Nei giorni in cui terminava il 2015, ho avuto di leggere un libro, uscito da poche settimane ma che per varie ragioni (segnatamente i canali distributivi) non si trova facilmente in libreria. È il Quaderno della Fondazione Giacomo Brodolini curato da Enzo Russo ed intitolato Programmazione, Cultura Economica e Metodo di Governo. I saggi (di cui due molto importanti di Enzo Russo e gli altri di Manin Carabba, Cristina Renzoni, Donatella Strangio, Antonella Focillo, Paolo Sodda e Franco Archibugi) ricostruiscono, con grande chiarezza ed un ottimo supporto documentario, il travaglio per costruire una politica economica negli anni delle varie forme di centro-sinistra. Matteo Renzi era a quell’epoca o non ancora nato o bambino. Tuttavia, è alla guida di una coalizione di centro-sinistra, anche se “aperta” ad altre forze parlamentari su singoli temi. Quindi, dovrebbero essere interessato a leggerlo durante le sue vacanze in Val d’Aosta.

Ci sono più di un’analogia con questi anni.

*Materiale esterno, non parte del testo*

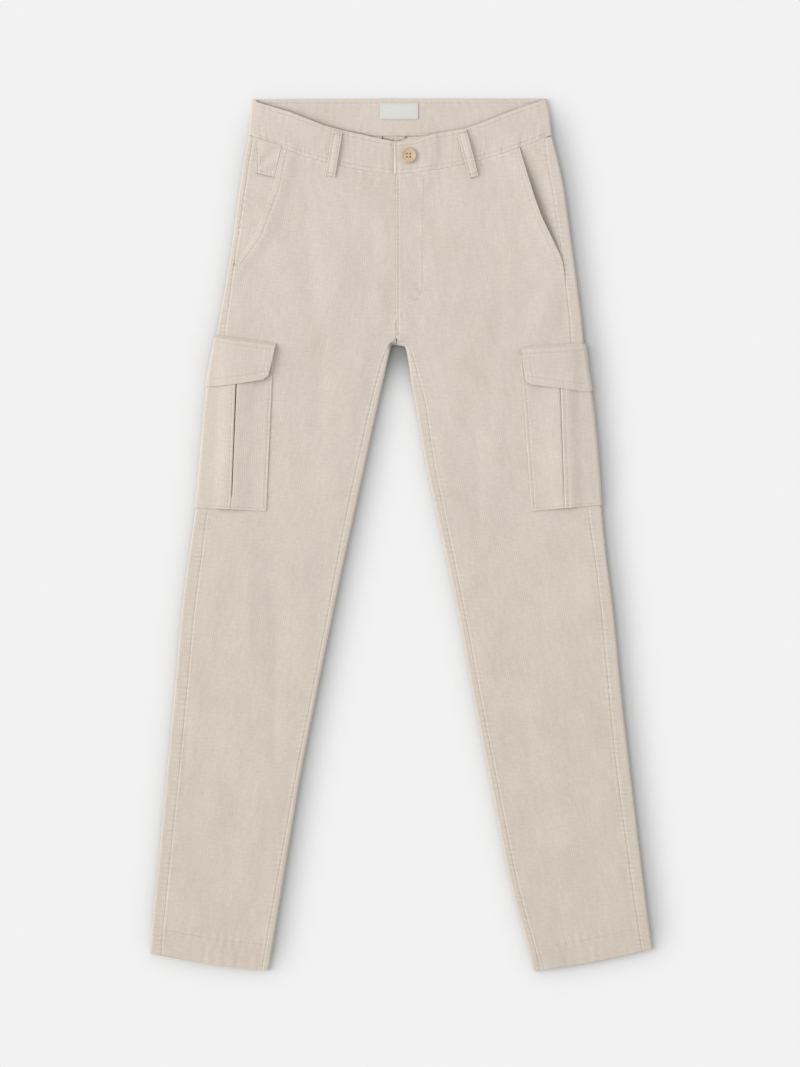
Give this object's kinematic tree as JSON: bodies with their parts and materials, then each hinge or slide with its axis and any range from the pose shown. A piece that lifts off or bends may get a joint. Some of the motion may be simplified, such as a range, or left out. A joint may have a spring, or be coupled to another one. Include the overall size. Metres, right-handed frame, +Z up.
{
  "type": "corduroy cargo trousers",
  "caption": "Slim trousers in pale fine-wale corduroy, laid flat, with slant, ticket and flapped cargo pockets, belt loops and a buttoned waistband.",
  "frame": {"origin": "on the surface that the trousers lie on, under the middle of their outline", "axes": "+Y along the legs towards the waist, +X towards the wearer's left side, +Z up from the surface through the front"},
  "size_m": [0.6098, 1.0594, 0.0123],
  "materials": {
    "corduroy": "soft fine-wale pile",
    "label_cloth": "woven, matte",
    "button_resin": "satin horn-like resin"
  },
  "bodies": {
    "root": {"back_right": "corduroy", "back_left": "corduroy", "front_right": "corduroy", "front_left": "corduroy", "hip_facing_right": "corduroy", "hip_facing_left": "corduroy", "ticket_pocket_right": "corduroy", "waistband_right": "corduroy", "waistband_left": "corduroy", "belt_loop_right": "corduroy", "belt_loop_left": "corduroy", "cargo_pocket_right": "corduroy", "cargo_pocket_left": "corduroy", "cargo_flap_right": "corduroy", "cargo_flap_left": "corduroy", "hanger_tab": "corduroy", "label_blank": "label_cloth", "button": "button_resin"}
  },
  "joints": []
}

In primo luogo, il contesto economico internazionale si stava sgretolando (terminava il sistema detto “di Bretton Woods” che lo aveva retto sin dalla fine della seconda guerra mondiale), all’interno nascevano contro un bipartitismo imperfetto (anche esso in atto sin dalla fine seconda guerra mondiale) nascevano forze antisistema che facevano ricorso anche al terrorismo, si acuivano la tensione sociali (a ragione di una crescita a cui le basse retribuzioni del fattore lavoro aveva dato un contributo non secondario). Allora, si uscì dall’impasse non tanto con l’”apertura a sinistra” quanto con un metodo di governo basato su obiettivi specifici e puntuali in cui a ciascun obiettivo corrispondeva (secondo la lezione di Jan Tinbergen) corrispondeva uno strumento anche esso specifico e puntuale. Gli obiettivi erano a breve e medio-lungo in termine (chi ricorda il Progetto Ottanta). La programmazione e la cultura economica diventeranno un metodo di governo che, nonostante difficoltà ed intoppi, consentì all’Italia di diventare più moderna e più giusta, e di superare le prime congiunture difficili.

Un Italia più moderna e più giusta dovrebbe essere la stella polare di un Governo che si considera di centro sinistra. Le condizioni sono oggi profondamente differenti, ma l’Italia pare non avere più una stella polare da quando, a ragione o a torto, l’obiettivo di base parve essere quello di fare parte del gruppo di testa degli Stati che si accingevano a formare l’unione monetaria. Una volta entrati nell’eurozona, i “dividendi” (reali o supposti) sono stata dissipati in poco tempo, si è aggravata la bassa produttività, sono aumentate le diseguaglianze, il disagio, la povertà.

Un Italia più moderna e più giusta richiede un metodo di governo, in cui le riforme istituzionali sono solo una piccola parte, da costruire con il dialogo con i corpi intermedi ed utilizzando al meglio lo spazio (non poco) che i trattati europei firmati dall’Italia lasciano in materia di politica di bilancio e (vastissimo ma non utilizzato) in materia di politica dei prezzi e dei redditi.